If you keep up with such things, you may have heard that NBC has picked up a reboot of the Sixties and Seventies show Ironside starring Blair Underwood. Perhaps not so coincidentally, ME-TV began rerunning the original Ironside starring Raymond Burr (perhaps best known for Perry Mason).
Ironside was created by Collier Young, who had previously produced the anthology series Alcoa Presents: One Step Beyond. The show centred around Robert Ironside (played by Mr. Burr), a San Francisco Police Chief of Detectives who was paralysed from the waist down by a sniper's bullet and hence confined to a wheelchair. Ironside did not exactly retire, however, convincing the Police Commissioner to make him a special police consultant, complete with his own team, including Detective Sergeant Ed Brown (Don Galloway) and detective Eve Whitfield (Barbara Anderson). Completing the team was Ironside's assistant/bodyguard/driver, Mark Sanger (Don Mitchell), who functioned as Dr. Watson to Ironside's Sherlock Holmes or Lewis to Ironside's Inspector Morse.
If it has not become obvious by now, Ironside was not only different from other shows on at the time, but any shows before or since. Sadly, disabled characters on television shows have been rare even as regular characters on American television shows, let alone lead characters. Gunsmoke featured Chester (Dennis Weaver), who walked with a pronounced limp. On the short lived Seventies show Longstreet, insurance investigator Mike Longstreet (played by James Franciscus) was blind. On Little House on the Prairie Mary Ingalls (played by Melissa Sue Anderson) went blind during the course of the show, must as the historical Mary Ingalls did in real life. More recently there was Dr. Gregory House (played by Hugh Laurie) on House, who not only had only partial use of his right leg (forcing him to walk with a cane), but was also addicted to Vicodin). Robert Ironside was then one of the very few characters in the history of television who was disabled and probably the only wheelchair bound lead character in the history of the medium.

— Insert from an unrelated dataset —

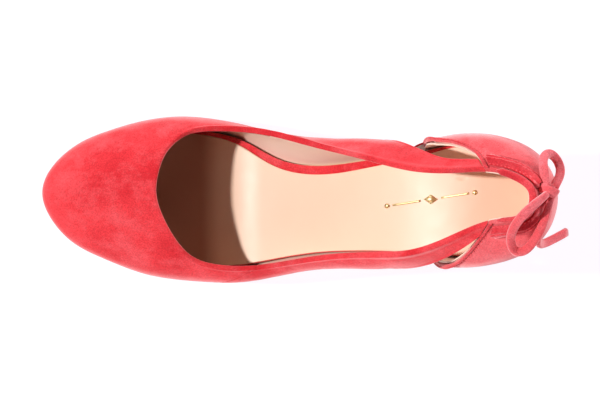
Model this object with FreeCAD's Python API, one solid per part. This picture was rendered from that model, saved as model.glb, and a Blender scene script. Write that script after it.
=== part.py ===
"""High heel pump for a left foot: suede upper with a cut-out on each side of the heel,
a separate heel counter with a laced bow at the back, and a covered slim heel.

Frame: millimetres, +Z up, floor at z = 0, toe towards -X, inner (arch) side towards +Y.
The origin lies on the floor under the middle of the shoe.
"""
import FreeCAD, Part
import math
import os

V = FreeCAD.Vector

# ---- driving dimensions ---------------------------------------------------------------
SUEDE = 1.25            # thickness of the upper's suede
GAP = 0.05              # glue line between two layers
STIFFENER = 0.65        # toe puff, heel stiffener and topline tape
LINING = 0.8            # lining leather
LINING_OUT = SUEDE + 2 * GAP + STIFFENER
LINING_IN = LINING_OUT + LINING
SOLE_FRONT = 3.0        # outsole under the ball
SOLE_WAIST = 2.2        # outsole under the arch
SOLE_INSET = 0.8        # outsole edge inside the upper's foot line
BREAST_X = 56.0         # where the outsole meets the heel
FLAT_X = (-70.0, -38.0)  # stretch of the outsole that lies flat on the floor
TOE_SPRING = 6.5        # rise of the outsole at the toe
BOARD = (1.8, 4.0)      # insole board, heights above the outsole
RIM_TOP = 4.7           # top of the suede wrapped round the insole board
SOCK_TOP = 5.6          # top of the sock lining
BOARD_INSET = 3.8       # insole board edge inside the upper's foot line
RIM_INSET = 2.95        # wrapped rim edge inside the upper's foot line
SHANK_X = (-30.0, 95.0)
SHANK_WIDTH = 12.0
TIP_HEIGHT = 6.0        # heel tip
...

Of course, it is important to note that while Robert Ironside was confined to a wheelchair, he did not let that keep him from investigating crimes. He was a dogged investigator with a skill for piecing together clues. And he could be a shrewd opponent when it came to criminals, not below using a bit of trickery to see that justice was meted out. Unlike the lead characters of many police dramas, Ironside's weapons were not guns or his fists, but his mind, which was ultimately much more dangerous to criminals. In the end, if Ironside had any sort of message, it may have been that one does not have let his or her disability define him or her.
Ironside was not only progressive in having a disabled character as a lead, but also in the fact that it included an African American character in a primary role. Indeed, arguably Mark Sanger was the most important character on the show aside from Robert Ironside himself. Prior to serving as Ironside's assistant, Mark had been a juvenile delinquent who had grown up in the bad part of San Francisco. He attended law school. In the course of the show he became a police officer, graduated from law school, and became a lawyer. In the capable hands of Don Mitchell, Mark was no mere sidekick to Ironside. He often provided valuable advice to Ironside and was a very capable detective himself, in many ways better than police officers Ed and Eve. In many ways Mark Sanger was a very remarkable character for a Sixties television show. Ironside debuted in 1967, only two years after Bill Cosby made history as the first African American lead on a drama as Alexander Scott on I Spy. It was still very rare for any television show to have a black character, particularly one in a role as important as that of Mark Sanger. Indeed, in 1967 perhaps the only other drama with a black character in a prominent role besides I Spy was Mission: Impossible, with Greg Morris as electronics expert Barney Collier.
While obviously a product of its time, Ironside holds up very well. For the most part the episodes are both well written and well acted. And the show had a good deal of variety. Episodes ranged from classic mysteries to police procedurals to character studies. The show boasted some big name guest stars, including Edward Asner, Joseph Cotten, Bruce Lee, Ricardo Montalban, and many others. Of course, like many shows of the late Sixties and early Seventies, Ironside sometimes tried to be relevant, and this is often the show's weakest point. The "hippies" who appeared on the show were more often than not caricatures than any realistic representations of the subculture. In defence of Ironside, however, it must be pointed out that nearly all hippies on television in the late Sixties were caricatures, and at least Ironside acknowledged the Vietnam War, drug use, and other issues of concern to youth at the time. Most shows in the late Sixties did not acknowledge youth culture or issues of concern to youth at all.
I have my serious doubts as to how good the new version of Ironside will be. Too often many reboots of shows fall far short of the original. Even if it does, however, I hope that it brings attention to the original Ironside starring Raymond Burr. It was one of the better police dramas of the time and certainly a little ahead of its time. It certainly deserves to be better remembered than it has been.